_EXERCISE TASK:_ Return the whole listing exactly as it stands.

_INFORMATION SHOWN:_
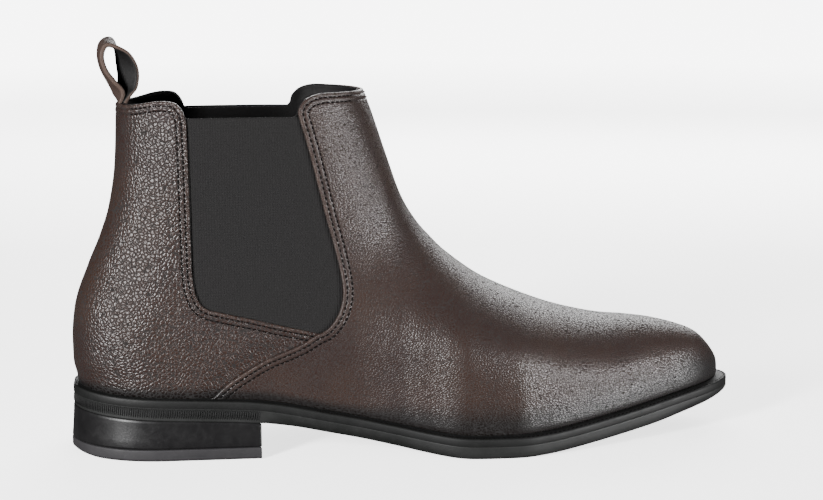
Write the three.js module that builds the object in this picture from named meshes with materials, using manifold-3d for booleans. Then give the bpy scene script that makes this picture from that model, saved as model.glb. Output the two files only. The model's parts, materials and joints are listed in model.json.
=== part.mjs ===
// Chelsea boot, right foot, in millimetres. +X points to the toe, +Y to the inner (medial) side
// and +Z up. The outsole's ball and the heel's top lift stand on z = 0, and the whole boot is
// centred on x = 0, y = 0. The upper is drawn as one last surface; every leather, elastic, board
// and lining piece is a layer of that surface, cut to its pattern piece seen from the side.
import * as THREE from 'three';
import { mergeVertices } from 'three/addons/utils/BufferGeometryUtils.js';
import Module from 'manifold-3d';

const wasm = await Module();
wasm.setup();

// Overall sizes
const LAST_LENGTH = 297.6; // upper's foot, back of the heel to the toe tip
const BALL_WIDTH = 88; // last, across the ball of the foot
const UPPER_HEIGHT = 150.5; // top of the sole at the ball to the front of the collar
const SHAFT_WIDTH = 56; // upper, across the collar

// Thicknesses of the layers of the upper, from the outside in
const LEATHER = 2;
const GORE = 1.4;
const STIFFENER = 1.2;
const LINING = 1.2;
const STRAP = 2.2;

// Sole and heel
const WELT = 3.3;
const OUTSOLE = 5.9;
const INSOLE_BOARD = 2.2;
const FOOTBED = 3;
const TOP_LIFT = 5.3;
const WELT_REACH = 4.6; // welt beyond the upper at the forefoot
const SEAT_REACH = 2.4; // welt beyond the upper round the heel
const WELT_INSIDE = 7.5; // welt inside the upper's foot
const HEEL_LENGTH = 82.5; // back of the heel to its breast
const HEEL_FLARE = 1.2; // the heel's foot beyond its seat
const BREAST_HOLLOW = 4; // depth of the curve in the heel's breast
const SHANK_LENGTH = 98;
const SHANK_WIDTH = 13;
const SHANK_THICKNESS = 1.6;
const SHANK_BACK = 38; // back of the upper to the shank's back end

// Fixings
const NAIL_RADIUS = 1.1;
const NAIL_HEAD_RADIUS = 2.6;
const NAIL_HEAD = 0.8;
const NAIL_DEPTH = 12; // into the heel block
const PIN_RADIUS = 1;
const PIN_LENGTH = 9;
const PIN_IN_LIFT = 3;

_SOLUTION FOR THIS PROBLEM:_
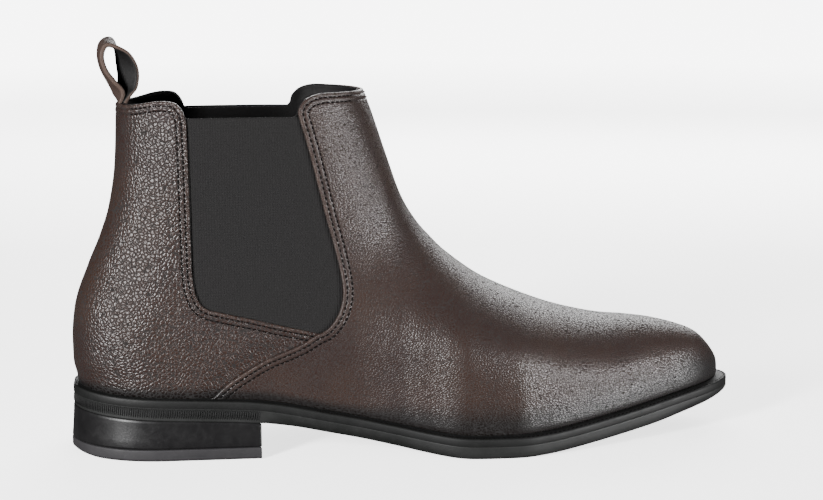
Write the three.js module that builds the object in this picture from named meshes with materials, using manifold-3d for booleans. Then give the bpy scene script that makes this picture from that model, saved as model.glb. Output the two files only. The model's parts, materials and joints are listed in model.json.
=== part.mjs ===
// Chelsea boot, right foot, in millimetres. +X points to the toe, +Y to the inner (medial) side
// and +Z up. The outsole's ball and the heel's top lift stand on z = 0, and the whole boot is
// centred on x = 0, y = 0. The upper is drawn as one last surface; every leather, elastic, board
// and lining piece is a layer of that surface, cut to its pattern piece seen from the side.
import * as THREE from 'three';
import { mergeVertices } from 'three/addons/utils/BufferGeometryUtils.js';
import Module from 'manifold-3d';

const wasm = await Module();
wasm.setup();

// Overall sizes
const LAST_LENGTH = 297.6; // upper's foot, back of the heel to the toe tip
const BALL_WIDTH = 88; // last, across the ball of the foot
const UPPER_HEIGHT = 150.5; // top of the sole at the ball to the front of the collar
const SHAFT_WIDTH = 56; // upper, across the collar

// Thicknesses of the layers of the upper, from the outside in
const LEATHER = 2;
const GORE = 1.4;
const STIFFENER = 1.2;
const LINING = 1.2;
const STRAP = 2.2;

// Sole and heel
const WELT = 3.3;
const OUTSOLE = 5.9;
const INSOLE_BOARD = 2.2;
const FOOTBED = 3;
const TOP_LIFT = 5.3;
const WELT_REACH = 4.6; // welt beyond the upper at the forefoot
const SEAT_REACH = 2.4; // welt beyond the upper round the heel
const WELT_INSIDE = 7.5; // welt inside the upper's foot
const HEEL_LENGTH = 82.5; // back of the heel to its breast
const HEEL_FLARE = 1.2; // the heel's foot beyond its seat
const BREAST_HOLLOW = 4; // depth of the curve in the heel's breast
const SHANK_LENGTH = 98;
const SHANK_WIDTH = 13;
const SHANK_THICKNESS = 1.6;
const SHANK_BACK = 38; // back of the upper to the shank's back end

// Fixings
const NAIL_RADIUS = 1.1;
const NAIL_HEAD_RADIUS = 2.6;
const NAIL_HEAD = 0.8;
const NAIL_DEPTH = 12; // into the heel block
const PIN_RADIUS = 1;
const PIN_LENGTH = 9;
const PIN_IN_LIFT = 3;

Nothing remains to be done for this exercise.